Bear in mind: Settling your mortgage early isn’t necessarily the smartest move. “Prepaying your mortgage is a comparatively low financial priority, especially if you have one of those ultra-low, sub-4 or 5 percent rates,” says McBride. “There are a lot of other things you can do with the money rather than tie it up in an illiquid asset like a home where you can’t get to it when you need it. [For example, you can] pay off other higher cost debt such as credit cards or personal loans, increase your retirement savings by putting more into your workplace 401(k) or contributing to an IRA, boost emergency savings, invest for other financial goals like children’s education or invest through a brokerage account.”

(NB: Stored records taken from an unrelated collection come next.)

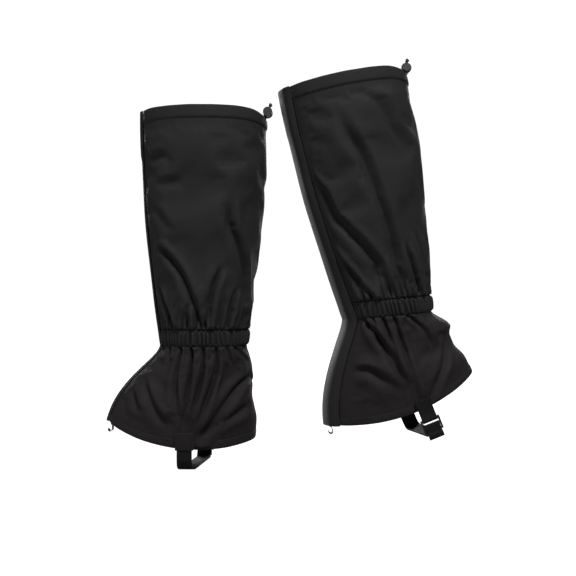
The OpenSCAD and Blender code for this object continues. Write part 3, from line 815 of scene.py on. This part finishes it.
def settle(grid, free, cap):
    """Lets cloth that is a little too big for its place buckle and come to rest, by cloth simulation. free is
    0 where the cloth is sewn down and 1 where it may move, by at most cap. Returns the settled points."""
    rows, cols = (every(SIM_SKIP, count) for count in free.shape)
    points, loose = grid[np.ix_(rows, cols)], free[np.ix_(rows, cols)]
    thing = make_object("settling", points.reshape(-1, 3), grid_faces(*loose.shape))
    group = thing.vertex_groups.new(name="sewn")
    for i, weight in enumerate(1 - loose.ravel()):
        if weight > 0.02:
            group.add([i], float(weight), "REPLACE")
    cloth = thing.modifiers.new("cloth", "CLOTH")
    for key, value in SIM_SETTINGS.items():
        setattr(cloth.settings, key, value)
    cloth.settings.effector_weights.gravity = 0
    cloth.point_cache.frame_start, cloth.point_cache.frame_end = 1, SIM_FRAMES
    for number in range(1, SIM_FRAMES + 1):
        bpy.context.scene.frame_set(number)
    shown = thing.evaluated_get(bpy.context.evaluated_depsgraph_get())
    settled = np.zeros(points.size)
    shown.data.vertices.foreach_get("co", settled)
    bpy.context.scene.frame_set(1)
    mesh = thing.data
    bpy.data.objects.remove(thing)
    bpy.data.meshes.remove(mesh)
    moved = (settled.reshape(points.shape) / MM - points) * loose[..., None]
    size = np.linalg.norm(moved, axis=-1, keepdims=True)
    moved *= cap * np.tanh(size / cap) / np.maximum(size, 1e-6)
    return grid + np.stack([spread(moved[..., k], rows, cols, grid.shape[:2]) for k in range(3)], -1)


def free_cloth(angle, h, low, high):
    """1 where cloth is free to buckle: away from the seams at heights low and high, and from the flap."""
    edge = 14.0
    inside = step(low, low + edge, h) * (1 - step(high - edge, high, h))
    return inside * (1 - under_flap(angle % 360, h, 16.0))


CALF = CALF_CLOTH, "calf_cloth"
BOOT = BOOT_CLOTH, "boot_cloth"
STRAP = WEBBING, "webbing"


def lay(leg, name, grid, thickness, finish, *nodes):
    """A sheet that stays with the gaiter and stands for CAD nodes. finish is its material and a slot name,
    which is not used.
    """
    dress(sheet(leg.name(name), grid, thickness), *finish, leg, leg.body, nodes)


def calf_panel(leg):
    heights = np.linspace(ANKLE_BAND - 1.5, UPPER_LEN - HEM_BAND + 2, 140)
    grid, angle, h = round_grid(leg, heights, calf_relief, -CLOTH / 2)
    grid = settle(grid, free_cloth(angle, h, ANKLE_BAND, UPPER_LEN - HEM_BAND), 2.2)
    lay(leg, "calf_cloth", grid, CLOTH, CALF, "calf_panel")


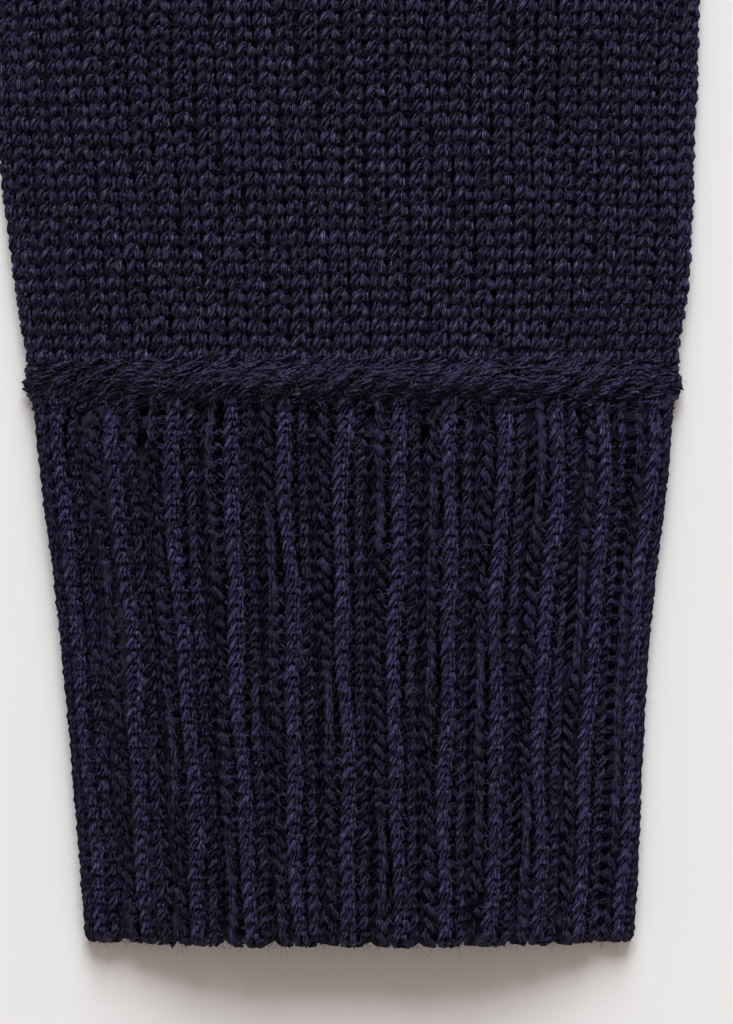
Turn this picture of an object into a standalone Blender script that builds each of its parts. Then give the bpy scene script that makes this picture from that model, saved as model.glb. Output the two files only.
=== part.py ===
"""Crew-neck pullover in thick wool knit, laid flat with its front up.

Lengths are in metres. X runs across the body, +Y from the hem to the neck, and +Z up from
the surface that the sweater lies on. Pattern heights are measured from the hem's edge, and
add_solid moves them so that the origin lies under the middle of the sweater.
"""

import math
from collections import namedtuple

import bmesh
import bpy
import numpy as np

Level = namedtuple("Level", "height half_width")
EdgePoint = namedtuple("EdgePoint", "along across")
Fold = namedtuple("Fold", "x y bearing length width height")

# Cloth: the plain knit's wall, and the ribbed knit's wall under its grooves
WALL = 0.0028
RIB_WALL = 0.0030
RIB_RELIEF = 0.0017
RIB_PITCH = 0.0085
GROOVE_SHARE = 0.36
SEAM_GAP = 0.0003

# Height of each tube's middle plane, where its upper and lower cloth meet at the sides
BODY_MID = 0.0032
HEM_MID = 0.0044
BAND_MID = 0.0040
CUFF_MID = 0.0060
SLEEVE_END_MID = 0.0046
LYING_GAP = 0.0004

# Width over which the cloth turns down at a fold edge
BODY_TURN = 0.006
HEM_TURN = 0.008
CUFF_INNER_TURN = 0.007
CUFF_OUTER_TURN = 0.016
INSET_REACH = 0.012

# Body pattern
HEM_HEIGHT = 0.065
HEM_EDGE_HALF_WIDTH = 0.232
BODY_SIDE = (
    Level(0.065, 0.2430),
    Level(0.085, 0.2510),
    Level(0.115, 0.2575),
    Level(0.180, 0.2615),
    Level(0.300, 0.2625),
    Level(0.430, 0.2620),
)
NECK_HALF_WIDTH = 0.095
NECK_POINT_HEIGHT = 0.690
FRONT_NECK_DEPTH = 0.090
BACK_NECK_DEPTH = 0.018

# Neckband: its free edge is narrower than its seam and stands this far above the neck points
BAND_EDGE_HALF_WIDTH = 0.081
BAND_RISE = 0.022
BAND_HEIGHT = 0.026

# Sleeve pattern, along from the cuff's edge and across from the sleeve's middle line
SLEEVE_ANGLE = math.radians(46)
INNER_EDGE = (
    EdgePoint(0.000, 0.0433),
    EdgePoint(0.018, 0.0447),
    EdgePoint(0.037, 0.0463),
    EdgePoint(0.056, 0.0482),
    EdgePoint(0.075, 0.0507),
    EdgePoint(0.092, 0.0524),
    EdgePoint(0.102, 0.0540),
    EdgePoint(0.125, 0.0569),
    EdgePoint(0.150, 0.0595),
    EdgePoint(0.300, 0.0745),
    EdgePoint(0.440, 0.0880),
)
OUTER_EDGE = (
    EdgePoint(0.000, 0.0431),
    EdgePoint(0.018, 0.0441),
    EdgePoint(0.037, 0.0449),
    EdgePoint(0.056, 0.0465),
    EdgePoint(0.075, 0.0487),
    EdgePoint(0.092, 0.0500),
    EdgePoint(0.102, 0.0515),
    EdgePoint(0.125, 0.0528),
    EdgePoint(0.150, 0.0538),
    EdgePoint(0.300, 0.0670),
    EdgePoint(0.440, 0.0790),
    EdgePoint(0.500, 0.0765),
    EdgePoint(0.560, 0.0625),
    EdgePoint(0.610, 0.0435),
    EdgePoint(0.641, 0.0310),
)
CUFF_LENGTH = 0.0849
CUFF_RIBS = 12
CUFF_RIB_SPREAD = 0.10
JOIN_LENGTH = 0.0066
JOIN_RELIEF = 0.0016
JOIN_SIDE_RELIEF = 0.0008

# Armhole curve: how far its two handles reach from the underarm and from the shoulder tip
ARMHOLE_UNDERARM_HANDLE = (-0.045, 0.012)
ARMHOLE_SHOULDER_HANDLE = (-0.012, -0.130)

# Largest folds of the upper cloth. Bearings are in degrees from +X.
FOLDS = (
    Fold(0.205, 0.425, 148, 0.200, 0.011, 0.0046),
    Fold(0.190, 0.365, 122, 0.170, 0.013, 0.0034),
    Fold(-0.212, 0.432, 30, 0.190, 0.010, 0.0048),
    Fold(-0.182, 0.352, 63, 0.210, 0.014, 0.0032),
    Fold(0.085, 0.210, 97, 0.240, 0.018, 0.0026),
    Fold(-0.060, 0.255, 84, 0.200, 0.016, 0.0022),
    Fold(-0.150, 0.180, 101, 0.180, 0.013, 0.0028),
    Fold(0.178, 0.170, 80, 0.160, 0.012, 0.0030),
    Fold(0.020, 0.500, 12, 0.180, 0.017, 0.0018),
    Fold(0.272, 0.515, -40, 0.120, 0.012, 0.0034),
    Fold(0.338, 0.432, 8, 0.110, 0.011, 0.0036),
    Fold(0.415, 0.430, -62, 0.130, 0.012, 0.0030),
    Fold(0.430, 0.345, 20, 0.090, 0.009, 0.0026),
    Fold(-0.280, 0.530, -138, 0.140, 0.012, 0.0036),
    Fold(-0.345, 0.425, 176, 0.120, 0.011, 0.0034),
    Fold(-0.400, 0.400, -115, 0.140, 0.013, 0.0030),
    Fold(-0.475, 0.320, 158, 0.100, 0.010, 0.0028),
)
FOLD_INSIDE_SHARE = 0.5
GATHER_COUNT = 15
GATHER_RELIEF = 0.0011
GATHER_REACH = 0.050

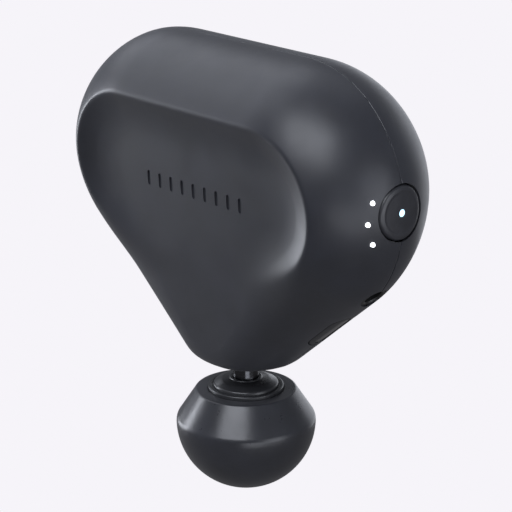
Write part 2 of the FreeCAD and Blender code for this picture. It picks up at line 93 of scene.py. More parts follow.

And remember, prepaying a mortgage doesn’t get you off the hook for other home maintenance expenses, like property taxes, repairs and upkeep, and homeowners insurance (not required but highly recommended).

Mortgage payoff FAQ

  • Your mortgage servicer is required to return any money left in your escrow account within 20 days of you paying back your mortgage in full. It then will close the escrow account.
  • Once you pay off your mortgage, it can take a few weeks to receive the mortgage discharge document. Because it is filed with your local government, the process all depends on where you live, local laws and customer demand.
  • After you pay off your home, you access your home equity in a few different ways. You can sell your home, cashing in your ownership stake in full (via the proceeds). Or you can access just part of your ownership stake, borrowing against it via a home equity loan or a home equity line of credit (HELOC). Other options include a reverse mortgage and shared equity investment.